B. Molecular Rhythms (HCR-FISH)

• Circadian Neurons (MP cells):
  • In WT, PhPer and PhCry2 showed robust 24h rhythms in antiphase.
  • In PhCry2 KO: PhCry2 mRNA was absent; PhPer levels were elevated and arrhythmic.
  • In PhPer KO: PhPer mRNA absent; PhCry2 levels elevated and arrhythmic.
  • In PhClk and PhBmal1 KOs: Both genes showed low, non-oscillating expression, confirming their role as activators in this context.
• Circatidal Neurons (DL cells):
  • In WT, PhPer and PhCry2 showed robust ~12.4h rhythms in phase.
  • In PhCry2 and PhBmal1 KOs: Both genes lost rhythmicity; PhCry2 was low, PhPer was high/arrhythmic.
  • Crucial Finding in PhClk KO: PhCry2 remained low (as expected for a loss of activator), but PhPer mRNA levels were constitutively high. This indicates that in circatidal neurons, PhCLK normally represses PhPer, a function opposite to its canonical role as an activator in circadian neurons.

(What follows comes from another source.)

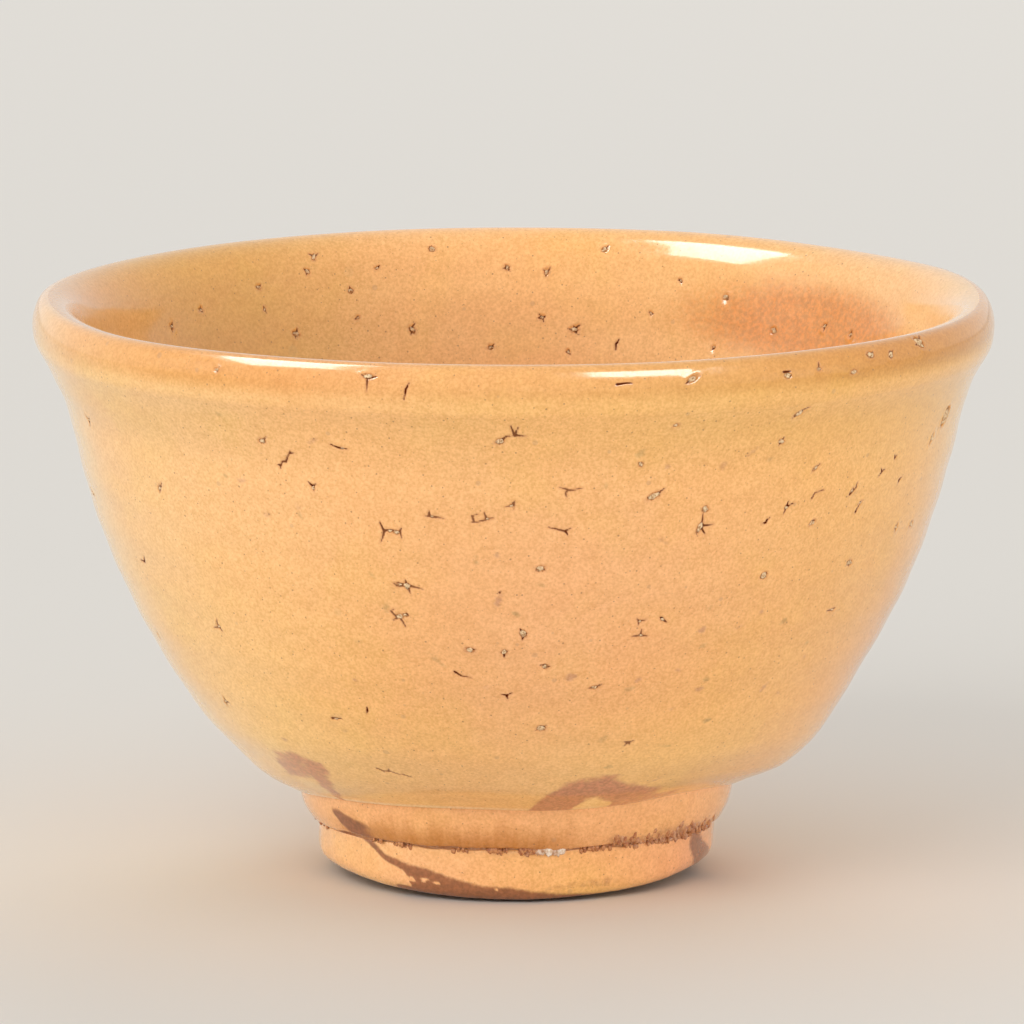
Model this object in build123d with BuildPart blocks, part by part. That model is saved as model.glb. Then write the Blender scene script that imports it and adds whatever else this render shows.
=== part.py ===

C. Transcriptional Mechanisms

• Luciferase assays confirmed that PhCRY2 is the primary repressor of the PhBMAL1/mCLK complex, while PhPER plays a modulatory role.
• The data supports a model where the circadian and circatidal clocks use the same four core components but are wired differently:
  • Circadian: CLK/BMAL1 activate Per and Cry2; PER/CRY2 repress CLK/BMAL1.
  • Circatidal: CLK/BMAL1 activate Cry2, but CLK represses Per (potentially independently of BMAL1).

5. Significance

• Mechanistic Overlap vs. Distinct Clocks: The study supports the "separate clocks" hypothesis (Naylor model) where distinct neuronal populations (MP vs. DL) utilize the same core genes but with different transcriptional wiring to generate different periods (24h vs. 12.4h).
• Evolutionary Insight: It suggests that the evolution of circatidal rhythms did not require the invention of new genes but rather the rewiring of existing circadian components within specific neuronal circuits.
• Novel Gene Function: The discovery that PhCLK acts as a repressor of PhPer in circatidal neurons challenges the canonical view of CLK as a universal activator and highlights the plasticity of clock gene functions.
• Ecological Adaptation: This dual-clock system allows P. hawaiensis to integrate diurnal and tidal cues, enabling behavioral plasticity across diverse tidal environments (semi-diurnal, mixed, and diurnal).

In conclusion, the authors demonstrate that the circatidal clock in P. hawaiensis is not a separate molecular entity but a rewired version of the circadian clock, utilizing the same core genes in distinct neuronal populations with unique regulatory logic to achieve a ~12.4-hour period.